The original building was a Gothic Revival structure. It caught fire in 1890, though many books and a large portrait of Peabody (that still hangs in the library today) were saved from the flames. The present structure was built in 1892 on the same spot. It featured a large auditorium and stage for events and lectures, in addition to reading rooms. The auditorium was removed in 1981 and more floors for books were built. During this renovation, space for the children’s room and Danvers Archival Center was added below ground.
(Portrait of George Peabody saved from the fire. It still hangs in the library today. Author’s photo)
(The interior of the library showing the auditorium, 1978. Photo by Ron Gagnon)
(Remnants of the auditorium stage seen in 2019. Author’s photo.)
The 1869 trip home for the dedication was Peabody’s last. A statue of him was dedicated later that year outside the Royal Exchange in London, and he died soon after. His last words were, “Danvers, Danvers! Don’t forget!,” referring to his wish to be buried in his hometown. A funeral was held for him at Westminster Abbey in the presence of Queen Victoria, who also rode in his funeral cortège. The Queen admired Peabody, and once offered him a title of nobility, which he refused as an American. Peabody was temporarily buried in the Abbey, the first American to ever be buried there.
(Dedication of Peabody statue, Royal Exchange, London. From the Illustrated London News, July 31, 1869)
(Peabody’s Funeral at Westminster Abbey. From the Illustrated London News, 1869)
But, Peabody wished to be buried in his hometown. In another first for an American, on the Queen’s orders a squadron of Royal Navy warships transported Peabody’s body across the Atlantic. After another funeral attended by the Queen’s son Prince Arthur in Peabody, Mass. (which changed its name in his honor the previous year), Peabody was buried in Harmony Grove Cemetery, Salem.
In 1995 hundreds of people gathered in Westminster Abbey to commemorate the 200th anniversary of Peabody’ birth, which shows the lasting positive effect of his philanthropy. The event included the organist playing “The Battle Hymn of the Republic” in the same church in which the British monarchs are crowned.

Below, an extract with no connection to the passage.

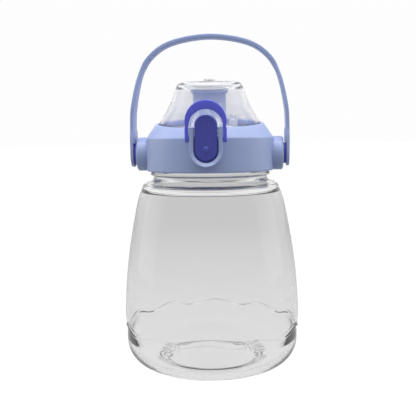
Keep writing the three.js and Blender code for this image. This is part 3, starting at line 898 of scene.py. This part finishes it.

In March, 2018, Peabody was remembered by Google, which featured an image of him and several educational institutions that he endowed – including the Danvers library – above the search bar on Google.com.
(George Peabody and the Danvers Library on the Google homepage, March, 2018)
In the words of a London pamphlet describing Peabody soon after his death: “He acquired riches for the sake of doing good.”